Se o texto for aprovado no Senado sem alterações, seguirá para sanção do presidente Luiz Inácio Lula da Silva (PT). A regulamentação deve entrar em vigor 12 meses após a publicação da lei, período necessário para que o Ministério da Fazenda elabore os critérios detalhados de licenciamento e operação. A expectativa é que a votação ocorra antes do recesso parlamentar, marcado para iniciar em 23 de dezembro.
Difícil acreditar
É difícil não olhar com ceticismo para o anúncio de que a regulamentação dos jogos de azar no Brasil pode finalmente sair do papel ainda este ano. Por mais que o presidente do Senado, Rodrigo Pacheco, tenha definido datas para votação, o histórico desse projeto é marcado por promessas não cumpridas, debates adiados e inúmeras versões que nunca chegaram a um consenso definitivo. São décadas de espera, com o tema sendo retomado e engavetado sucessivamente, o que torna quase impossível acreditar que desta vez será diferente.
Não se pode negar que o texto atual é abrangente, abordando aspectos como fiscalização, tributação e políticas de proteção aos apostadores. No entanto, justamente por ser um projeto ambicioso e controverso, ele enfrenta barreiras de diversos lados, desde as críticas de setores conservadores até a resistência de parte da sociedade. A aprovação na Câmara em 2022 e o avanço na Comissão de Constituição e Justiça do Senado foram passos importantes, mas, como já vimos antes, isso não garante que o processo chegará ao fim antes da virada do ano.

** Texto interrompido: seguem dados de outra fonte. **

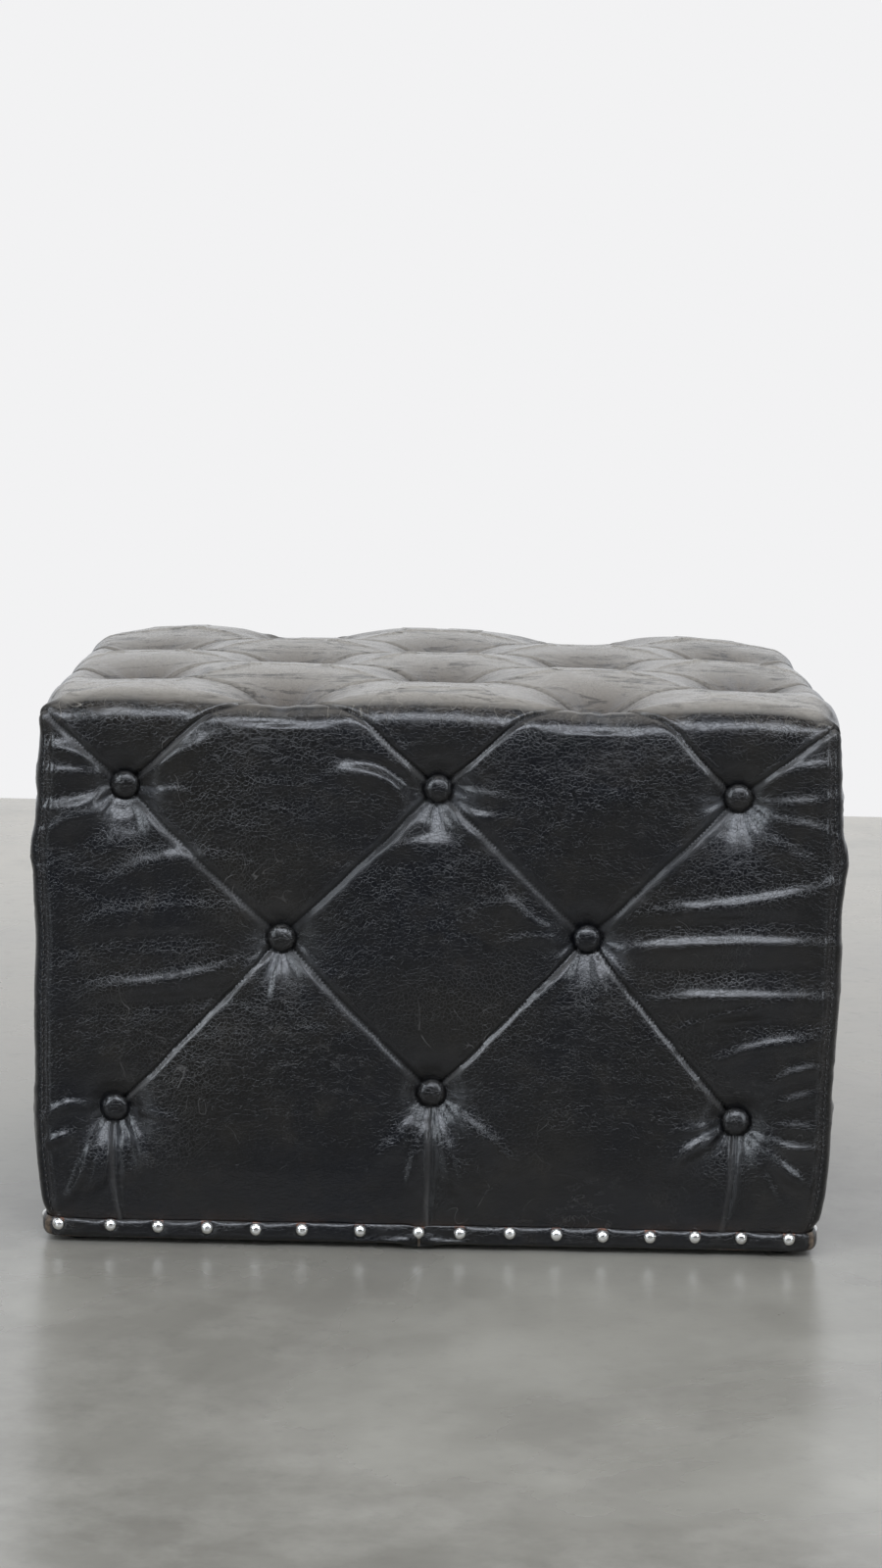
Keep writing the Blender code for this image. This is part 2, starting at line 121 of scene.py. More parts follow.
# --- the padded body's outer skin
def envelope(flat):
    """Points on the faces of a plain box to the padded body's skin, with the directions that face out."""
    core = np.stack([np.clip(flat[:, 0], CORNER - HALF_X, HALF_X - CORNER),
                     np.clip(flat[:, 1], CORNER - HALF_Y, HALF_Y - CORNER),
                     np.minimum(flat[:, 2], TOP - CORNER)], axis=1)
    offset = flat - core
    outward = unit(offset)
    level = (offset[:, 0] ** 4 + offset[:, 1] ** 4) ** 0.25
    skin = core + offset * (CORNER / np.hypot(level, offset[:, 2]))[:, None]
    across = np.abs(skin[:, 0]) / HALF_X
    along = np.abs(skin[:, 1]) / HALF_Y
    back = smoothstep(-HALF_Y, 0.0, skin[:, 1])
    # The seat falls off towards its edges, further at its corners, and further at its back ends.
    rim = 1 - (1 - across ** 6) * (1 - along ** 6) + (1.5 + 1.8 * back) * (across * along) ** 12
    rim = rim + 1.1 * back * across ** 6
    crown = CROWN * smoothstep(-HALF_Y, -0.3 * HALF_Y, skin[:, 1])
    skin[:, 2] += (crown - RIM_DROP * rim) * smoothstep(ROUNDED_FROM, TOP, skin[:, 2])
    rise = np.clip((skin[:, 2] - TAPER_LOW) / (TAPER_HIGH - TAPER_LOW), 0, 1)
    drawn_in = TAPER * (1 - rise) ** 2.4
    skin[:, 0] *= 1 - drawn_in / HALF_X
    skin[:, 1] *= 1 - drawn_in / HALF_Y
    return skin, outward


# Each upright face's outward direction, and its right-hand direction seen from outside.
FACES = {
    "front": (Vector((0, -1, 0)), Vector((1, 0, 0))),
    "back": (Vector((0, 1, 0)), Vector((-1, 0, 0))),
    "left": (Vector((-1, 0, 0)), Vector((0, -1, 0))),
    "right": (Vector((1, 0, 0)), Vector((0, 1, 0))),
}


def reach(face):
    """Distance of a face's plane from the middle, and half of the face's width."""
    return (HALF_Y, HALF_X) if face in ("front", "back") else (HALF_X, HALF_Y)


def on_face(face, across, up):
    """A point of the plain box. Above the top edge, up goes on over the seat."""
    normal, right = FACES[face]
    plane, _ = reach(face)
    over = max(0.0, up - TOP)
    return np.array(normal * (plane - over) + right * across + Vector((0, 0, min(up, TOP))))


def route(face, start, end):
    """Points every 2 mm of a straight line on a face between two (across, up), over the top edge too."""
    start, end = np.array(start, float), np.array(end, float)
    count = max(2, int(np.linalg.norm(end - start) / (2 * MM)))
    return np.array([on_face(face, *(start + (end - start) * i / count)) for i in range(count + 1)])


# --- where the buttons are
def tips(node, normal):
    """The outermost point of each button in a CAD node."""
    places = np.array([v.co for v in nodes[node].data.vertices])
    height = places @ np.array(normal)
    kept = []
    for place in places[height > height.max() - 0.05 * MM]:
        if all(np.linalg.norm(place - other) > 5 * MM for other in kept):
            kept.append(place)
    return kept


def upright_rows(face):
    """A face's buttons as rows of (across, up), from the upper row to the lowest."""
    normal, right = FACES[face]
    names = [n for n in sorted(nodes) if n.startswith(f"{face}_button")]
    spots = [tip for name in names for tip in tips(name, normal)]
    flat = sorted(((tip @ np.array(right), tip[2]) for tip in spots), key=lambda spot: -spot[1])
    return [sorted(flat[:3]), sorted(flat[3:5]), sorted(flat[5:])]


def seat_rows():
    """The seat's buttons as rows of (x, y), from the front row to the back one."""
    spots = [tips(n, (0, 0, 1))[0] for n in sorted(nodes) if n.startswith("top_button")]
    levels = sorted({round(float(s[1]), 3) for s in spots})
    return [sorted((s[0], s[1]) for s in spots if abs(s[1] - level) < 1 * MM) for level in levels]


UPRIGHT = {face: upright_rows(face) for face in FACES}
SEAT = seat_rows()


# --- pleats, seams and folds
class Line:
    """A line on the skin, through points of the plain box."""

    def __init__(self, flat):
        self.points, outward = envelope(flat)
        along = unit(np.gradient(self.points, axis=0))
        self.side = unit(np.cross(outward, along))


class Pleat(Line):
    """A folded line in the leather: a groove with the leather above it rolled over it."""

    def __init__(self, flat, depth=1.0, roll=1.0, flip=1.0, dull=0.0):
        super().__init__(flat)
        self.depth, self.roll, self.flip, self.dull = depth, roll, flip, dull
        share = np.linspace(0, 1, len(flat))
        self.middle = 1 - np.abs(2 * share - 1)
        self.sag = 0.55 + 0.45 * (1 - self.middle) ** 1.5
        wander = noise(self.points, 0.035, 3.1) + 0.5 * noise(self.points, 0.013, 8.7)
        wander *= 0.9 * MM * np.sin(share * math.pi)
        self.points = self.points + self.side * wander[:, None]


def unfolded(face, seat_spot):
    """A seat button as (across, up) on a face that is unfolded over the top edge."""
    normal, right = FACES[face]
    plane, _ = reach(face)
    place = Vector((*seat_spot, 0))
    return place.dot(right), TOP + plane - place.dot(normal)


def upright_pleats(face):
    """The diamonds of one face, its pleats over the top edge, to the corners and down to the foot."""
    high, mid, low = UPRIGHT[face]
    _, half = reach(face)
    pleats = []

    def add(start, end, depth=1.0, roll=1.0, dull=0.0):
        flip = 1.0 if end[0] > start[0] else -1.0
        pleats.append(Pleat(route(face, start, end), depth, roll, flip, dull))

    add(high[0], mid[0], 0.75, 0.5, 0.6)
    add(high[1], mid[0], 1.0, 0.45, 0.9)
    add(high[1], mid[1], 0.7, 0.4, 0.6)
    add(high[2], mid[1], 1.0, 0.45, 0.9)
    add(mid[0], low[0], 1.0, 0.9)
    add(mid[0], low[1], 1.0, 0.6, 0.5)
    add(mid[1], low[1], 1.0, 0.8)
    add(mid[1], low[2], 1.05, 0.9)
    for across, up in low:
        add((across, up), (across + 1 * MM, FOOT), 0.75, 0.3, 0.4)
    for spot, side in ((high[0], -1), (high[2], 1)):
        add(spot, (side * half, TOP - 4 * MM), 0.8, 0.8, 0.4)
    seat_spots = [unfolded(face, spot) for row in SEAT for spot in row]
    nearest = min(up for _, up in seat_spots)
    for spot in high:
        for seat_spot in seat_spots:
            if seat_spot[1] < nearest + 5 * MM and abs(seat_spot[0] - spot[0]) < 0.16:
                add(spot, seat_spot)
    return pleats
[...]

Minha expectativa, sinceramente, é moderada. Não ficarei surpreso se os próximos dias trouxerem mais uma recalculagem de rota, seja por divergências entre os parlamentares ou pela pressão de grupos contrários. Adiar decisões sobre esse tema parece ter se tornado uma rotina, e seria ingênuo descartar essa possibilidade novamente. Por enquanto, resta acompanhar os desdobramentos no Senado e esperar para ver se, desta vez, os parlamentares terão a disposição necessária para quebrar esse ciclo de indefinições que há tanto tempo trava a regulamentação dos jogos de azar no país.